Gubser recently swam the 30 miles from the Golden Gate Bridge to the Farallon Islands without a wet suit. Now to be clear, she was in a one-piece bathing suit, but this is a very important distinction as the water temperature was consistently in the high-40s and dropped to as low as a frigid 43 degrees. The journey took over 17 hours.

There are three important leadership lessons from Gubser’s accomplishment:

The Power of Vision

A lot of people want to do something significant like a long-distance swim. Many people want to run a marathon, write a book, or retire early. But having a vision or goal is one thing, having a years-long dedication to doing what it takes to see it become reality is something else entirely.

The power of vision is what sustains you throughout the years.

The Value of Preparation

Gubser trained for over five years for this swim.

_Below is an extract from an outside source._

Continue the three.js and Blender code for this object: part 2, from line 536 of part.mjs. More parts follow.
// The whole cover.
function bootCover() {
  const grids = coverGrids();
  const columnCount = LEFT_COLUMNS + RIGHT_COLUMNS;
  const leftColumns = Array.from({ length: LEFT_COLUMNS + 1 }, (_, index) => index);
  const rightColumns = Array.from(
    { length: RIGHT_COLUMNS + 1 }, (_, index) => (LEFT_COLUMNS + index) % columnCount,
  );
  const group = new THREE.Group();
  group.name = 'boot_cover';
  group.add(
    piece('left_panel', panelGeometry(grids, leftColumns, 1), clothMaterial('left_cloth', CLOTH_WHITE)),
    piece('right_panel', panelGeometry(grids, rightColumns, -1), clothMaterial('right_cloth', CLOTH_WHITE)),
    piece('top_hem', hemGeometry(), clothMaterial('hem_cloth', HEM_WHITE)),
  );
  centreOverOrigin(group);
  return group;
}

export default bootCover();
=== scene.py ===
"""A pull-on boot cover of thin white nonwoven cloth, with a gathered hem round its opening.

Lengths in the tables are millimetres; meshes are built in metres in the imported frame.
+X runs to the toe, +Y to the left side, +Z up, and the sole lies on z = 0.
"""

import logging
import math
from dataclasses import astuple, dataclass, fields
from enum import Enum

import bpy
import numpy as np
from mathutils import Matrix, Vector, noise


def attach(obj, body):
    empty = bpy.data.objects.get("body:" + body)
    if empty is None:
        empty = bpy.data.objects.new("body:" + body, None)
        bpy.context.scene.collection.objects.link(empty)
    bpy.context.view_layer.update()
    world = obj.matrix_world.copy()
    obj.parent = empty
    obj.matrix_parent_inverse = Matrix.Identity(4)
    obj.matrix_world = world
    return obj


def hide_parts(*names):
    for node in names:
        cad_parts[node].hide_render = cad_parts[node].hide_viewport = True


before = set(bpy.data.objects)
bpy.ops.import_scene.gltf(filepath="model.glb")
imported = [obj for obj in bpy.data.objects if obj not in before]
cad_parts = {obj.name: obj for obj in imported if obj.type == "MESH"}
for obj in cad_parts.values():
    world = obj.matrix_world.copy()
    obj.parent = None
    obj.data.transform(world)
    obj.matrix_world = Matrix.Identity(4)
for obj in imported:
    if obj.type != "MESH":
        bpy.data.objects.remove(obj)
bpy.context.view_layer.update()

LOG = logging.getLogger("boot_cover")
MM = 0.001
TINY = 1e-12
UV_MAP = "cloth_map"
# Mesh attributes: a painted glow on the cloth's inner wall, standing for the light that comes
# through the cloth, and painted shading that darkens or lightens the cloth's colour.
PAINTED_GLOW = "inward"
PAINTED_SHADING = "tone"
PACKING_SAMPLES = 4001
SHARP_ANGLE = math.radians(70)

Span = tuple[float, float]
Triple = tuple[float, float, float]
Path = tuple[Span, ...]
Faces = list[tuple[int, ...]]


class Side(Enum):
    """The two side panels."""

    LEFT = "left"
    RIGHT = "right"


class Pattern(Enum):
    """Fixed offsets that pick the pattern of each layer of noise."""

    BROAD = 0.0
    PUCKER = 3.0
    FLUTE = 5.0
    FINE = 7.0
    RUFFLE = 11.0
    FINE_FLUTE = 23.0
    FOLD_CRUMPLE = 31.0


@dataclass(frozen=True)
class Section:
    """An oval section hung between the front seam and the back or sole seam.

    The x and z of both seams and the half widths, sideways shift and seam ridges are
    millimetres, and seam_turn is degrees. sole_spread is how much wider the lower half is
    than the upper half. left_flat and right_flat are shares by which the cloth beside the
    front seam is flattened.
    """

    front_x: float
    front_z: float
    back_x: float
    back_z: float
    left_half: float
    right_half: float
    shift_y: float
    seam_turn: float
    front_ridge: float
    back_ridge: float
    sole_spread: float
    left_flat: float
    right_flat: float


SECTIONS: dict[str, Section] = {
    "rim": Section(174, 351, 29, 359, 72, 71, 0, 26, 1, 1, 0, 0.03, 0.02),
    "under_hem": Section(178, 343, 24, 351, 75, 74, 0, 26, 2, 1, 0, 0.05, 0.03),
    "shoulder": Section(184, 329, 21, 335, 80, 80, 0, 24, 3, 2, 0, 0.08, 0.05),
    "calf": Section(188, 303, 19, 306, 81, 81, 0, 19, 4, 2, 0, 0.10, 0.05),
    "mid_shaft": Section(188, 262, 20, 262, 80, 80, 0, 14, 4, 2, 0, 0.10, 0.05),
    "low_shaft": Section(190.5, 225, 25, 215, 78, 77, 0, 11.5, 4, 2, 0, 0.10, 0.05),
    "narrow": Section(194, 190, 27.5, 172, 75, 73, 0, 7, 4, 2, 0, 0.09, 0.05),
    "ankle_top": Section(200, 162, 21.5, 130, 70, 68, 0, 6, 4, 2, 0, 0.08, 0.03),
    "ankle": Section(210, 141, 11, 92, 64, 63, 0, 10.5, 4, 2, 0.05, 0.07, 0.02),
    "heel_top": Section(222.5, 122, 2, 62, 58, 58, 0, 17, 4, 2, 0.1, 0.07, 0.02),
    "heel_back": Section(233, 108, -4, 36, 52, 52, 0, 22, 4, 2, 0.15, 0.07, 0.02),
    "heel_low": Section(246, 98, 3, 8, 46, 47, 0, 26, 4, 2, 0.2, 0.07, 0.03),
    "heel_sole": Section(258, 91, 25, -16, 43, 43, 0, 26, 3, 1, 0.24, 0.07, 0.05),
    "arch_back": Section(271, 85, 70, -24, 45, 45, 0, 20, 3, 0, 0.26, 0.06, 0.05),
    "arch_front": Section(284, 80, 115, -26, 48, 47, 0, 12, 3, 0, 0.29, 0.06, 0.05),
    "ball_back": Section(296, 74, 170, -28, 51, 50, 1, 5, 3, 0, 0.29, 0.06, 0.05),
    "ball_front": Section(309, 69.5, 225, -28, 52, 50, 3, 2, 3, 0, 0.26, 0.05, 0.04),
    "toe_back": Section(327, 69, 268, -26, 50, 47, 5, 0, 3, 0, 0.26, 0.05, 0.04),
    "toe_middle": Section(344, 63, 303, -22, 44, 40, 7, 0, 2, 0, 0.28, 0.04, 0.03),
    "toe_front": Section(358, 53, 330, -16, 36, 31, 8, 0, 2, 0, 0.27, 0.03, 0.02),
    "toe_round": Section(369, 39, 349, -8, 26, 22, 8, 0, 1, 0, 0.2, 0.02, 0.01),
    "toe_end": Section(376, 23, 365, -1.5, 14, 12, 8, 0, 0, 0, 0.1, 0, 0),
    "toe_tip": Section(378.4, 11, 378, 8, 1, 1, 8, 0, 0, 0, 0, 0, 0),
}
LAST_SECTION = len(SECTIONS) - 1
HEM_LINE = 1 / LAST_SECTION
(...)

This level of commitment, the sacrifices she needed to make, the work she put in, this is what is truly inspiring, not just the swim itself. The swim was the result of her preparation.

Leaders, you should know that your future accomplishments are the fruit of the years of preparation you have previously put in.

The Importance of a Team

For the swim to be considered a record, she was not allowed to touch the accompanying boat at anytime. However, those in the boat provided her hot chocolate and poured wam water on her throughout the journey. This was a vital service because of the water’s temperature.

We never accomplish anything significant without the help of others.


If you want to accomplish anything great, leaders must follow Gubser’s example and embrace the power of vision, the value of preparation, and the importance of a team.

Do these three things and see what you can accomplish.